Splitting the $1,400 monthly rent with another protester while they look for a third roommate, the two are often joined by other Occupiers who "come and go but don't pay rent."

So how do they get by?

Reuters continues:

Several times a week, Guest bicycles to wealthier Brooklyn neighborhoods, like Park Slope and Cobble Hill, where he and other protesters help themselves to the bread and vegetables that gourmet shops deem spoiled or unfit for sale.

On a good night he might find trays of sushi stacked neatly in an oversized trash bag or still-fresh-looking loaves of bread from Caputo Bakery.

[...]

Guest struggled with convention at Harvard as well. Antics tied to his experimental theater work and academic problems that he described as writer's block, prompted school officials to ask him to leave, twice. He graduated in 2007, eight years after enrolling.

Toward the end of his time at Harvard, Guest and several friends showed up at the university's career fair, dressed as superheroes, to protest the participation of U.S. military recruiters. Guest, in Captain America garb, was kicked out before he could approach the recruiters.

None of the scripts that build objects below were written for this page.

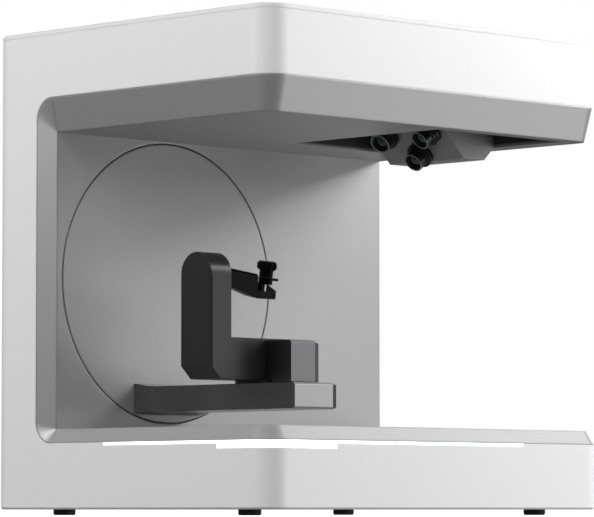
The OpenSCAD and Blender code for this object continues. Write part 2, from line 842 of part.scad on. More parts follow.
// What is cut off above and below the arm, so that only its root flares up and down
module arm_relief() {
    rise_r = (root_rise_l * root_rise_l + root_rise * root_rise) / (2 * root_rise);
    sink_r = (root_sink_l * root_sink_l + root_sink * root_sink) / (2 * root_sink);
    x0 = disc_x - root_w;
    x1 = disc_x + root_w;
    box([x0, y_nose - 1, z_arm1], [x1, y_wall - root_rise_l, z_arm1 + 10]);
    box([x0, y_nose - 1, z_arm0 - 10], [x1, y_wall - root_sink_l, z_arm0]);
    along_x(x0, y_wall - root_rise_l, z_arm1 + rise_r) cylinder(r = rise_r, h = x1 - x0, $fn = 360);
    along_x(x0, y_wall - root_sink_l, z_arm0 - sink_r) cylinder(r = sink_r, h = x1 - x0, $fn = 360);
}

// Bevels round the arm's front end, with its right corners cut back and the cuts running out
module arm_nose_cuts() {
    x1 = disc_x + arm_w / 2;
    end_cuts(x1, y_nose, z_arm1, 1.4);
    along_x(x1 - 100, y_nose, z_arm0) linear_extrude(200) mirror([0, 1, 0]) corner_cut(1.4, end_fall);
    translate([x1, y_nose, z_arm1]) rotate(-5) rotate([-90, 0, 0]) translate([0, 0, -5])
        linear_extrude(80) mirror([0, 1, 0]) corner_cut(5, 1.3);
    translate([x1, y_nose, z_arm0]) rotate(-5) rotate([-90, 0, 0]) translate([0, 0, -5])
        linear_extrude(60) corner_cut(3, 1.3);
}

module swing_arm() {
    color(black_metal) difference() {
        translate([disc_x, 0, z_arm0 - root_sink]) linear_extrude(arm_t + root_sink + root_rise)
            arm_outline();
        arm_relief();
        arm_nose_cuts();
        difference() {
            box([disc_x - arm_w / 2 + arm_wall, y_nose + arm_wall, z_arm0 - 1],
                [disc_x + arm_w / 2 - arm_wall, cavity_y1, z_cavity]);
            for (p = arm_screw_places) translate(p) translate([0, 0, z_arm0 + cover_t])
                cylinder(r = boss_r, h = arm_t, $fn = 48);
            translate([disc_x, spin_y, z_arm1 - 8]) cylinder(r = 9, h = 10);
        }
        translate([disc_x, spin_y, 0]) cylinder(r = bush_r + 0.02, h = z_top);
        for (p = arm_screw_places)
            translate(p) translate([0, 0, z_arm0]) cylinder(r = 1.27, h = 12, $fn = 32);
        box([disc_x - 8, cavity_y1 - 1, z_arm0 + 3.5], [disc_x + 8, y_wall + 1, z_cavity - 1.2]);
        for (p = arm_bolt_places) along_y(p.x, y_disc_back - 16, p.y) cylinder(r = 2.02, h = 20, $fn = 32);
    }
}

module arm_cover() {
    color(black_metal) difference() {
        box([disc_x - arm_w / 2 + arm_wall + 0.2, y_nose + arm_wall + 0.2, z_arm0],
            [disc_x + arm_w / 2 - arm_wall - 0.2, cavity_y1 - 0.2, z_arm0 + cover_t]);
        for (p = arm_screw_places) translate(p) {
            cylinder(r = 2.3, h = z_arm0 + 1.1, $fn = 32);
            cylinder(r = 1.27, h = z_top, $fn = 32);
        }
    }
}

module arm_screws() {
    color(zinc_steel) for (p = arm_screw_places) translate(p) translate([0, 0, z_arm0 + 0.1])
        screw(2.2, 1, screw_r, 8);
}

// ---- turntable ----

module turntable_bush() {
    color(brass_gold) translate([disc_x, spin_y, 0]) difference() {
        union() {
            translate([0, 0, z_arm1 - 8 - 1.5]) cylinder(r = bush_flange_r, h = 1.5);
            translate([0, 0, z_arm1 - 8 - eps]) cylinder(r = bush_r, h = 8 + 0.1);
        }
        cylinder(r = spindle_r + fit, h = z_top, $fn = 64);
    }
}

module turntable_hub() {
    color(black_metal) difference() {
        translate([disc_x, spin_y, 0]) {
            translate([0, 0, z_table0]) cylinder(d = table_d, h = table_t, $fn = 120);
            translate([0, 0, z_gear0]) cylinder(r = spindle_r, h = z_table0 - z_gear0 + eps, $fn = 64);
        }
        for (x = [-1, 1])
            translate([disc_x + 9 * x, spin_y, z_table0 - 1]) cylinder(r = 1.52, h = 20, $fn = 32);
    }
}

module turntable_gear() {
    color(brass_gold) translate([disc_x, spin_y, z_gear0]) linear_extrude(table_gear_t) difference() {
        gear_outline(table_teeth, table_module);
        circle(r = spindle_r + 0.02, $fn = 64);
    }
}

module turntable_motor() {
    z0 = z_gear0 + table_gear_t + 0.5;
    color(plain_steel) translate([disc_x, spin_y + table_centres, z0]) difference() {
        cylinder(r = table_motor_r, h = z_cavity - z0);
        translate([0, 0, -1]) cylinder(r = pinion_shaft_r + fit, h = 8, $fn = 32);
    }
}

// The small pinion and its motor shaft turn as one piece
module turntable_pinion() {
    color(brass_gold) translate([disc_x, spin_y + table_centres, z_gear0]) {
        rotate(180 / table_pinion_teeth) linear_extrude(table_gear_t)
            gear_outline(table_pinion_teeth, table_module);
        cylinder(r = pinion_shaft_r, h = 9, $fn = 32);
    }
}

// ---- holder on the turntable ----

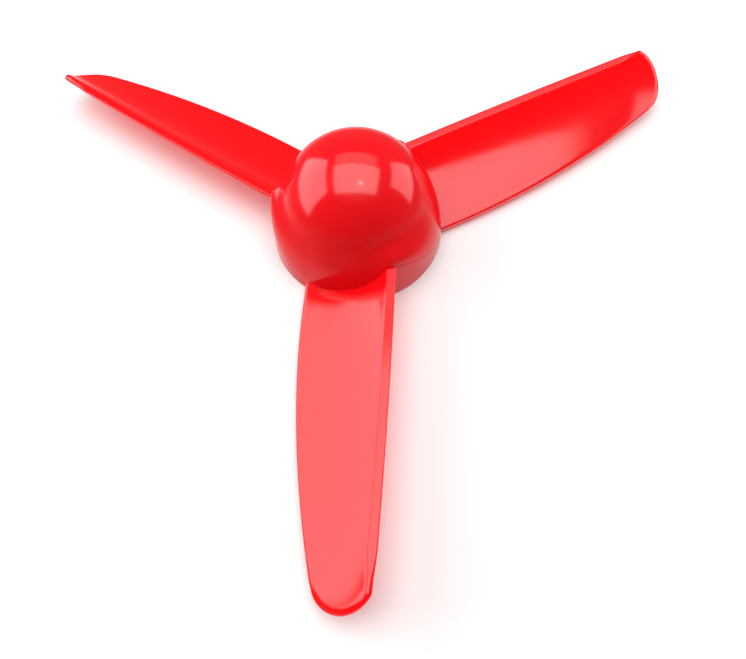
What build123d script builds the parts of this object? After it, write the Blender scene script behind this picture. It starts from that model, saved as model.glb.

These days, Guest spends most of his time planning protest actions and refining the model of group living and self-reliance inspired by his experience at Zuccotti Park. He earns money by working for a friend's moving company and by doing freelance community organizing.

Guest said there is "no going back" to the life he knew before Occupy - a full-time job in Manhattan and a comfortable apartment in Prospect Heights. [Emphasis added]

The Occupier who spends most of his day "planning protests" and eating other people's discarded food-- while also somehow refining the model of "self-reliance" he learned in Zuccotti Park ("with its free meals and free books")-- concludes: "It's like, are we going to live in a world where we throw each other under the bus every chance we get, or are we going to live in a world where we take care of one another?"

People have certainly taken care of him, it seems.

Which leaves one lingering question: if they really are trying to re-create the magic of Zuccotti Park, how long until the fleas and the police arrive?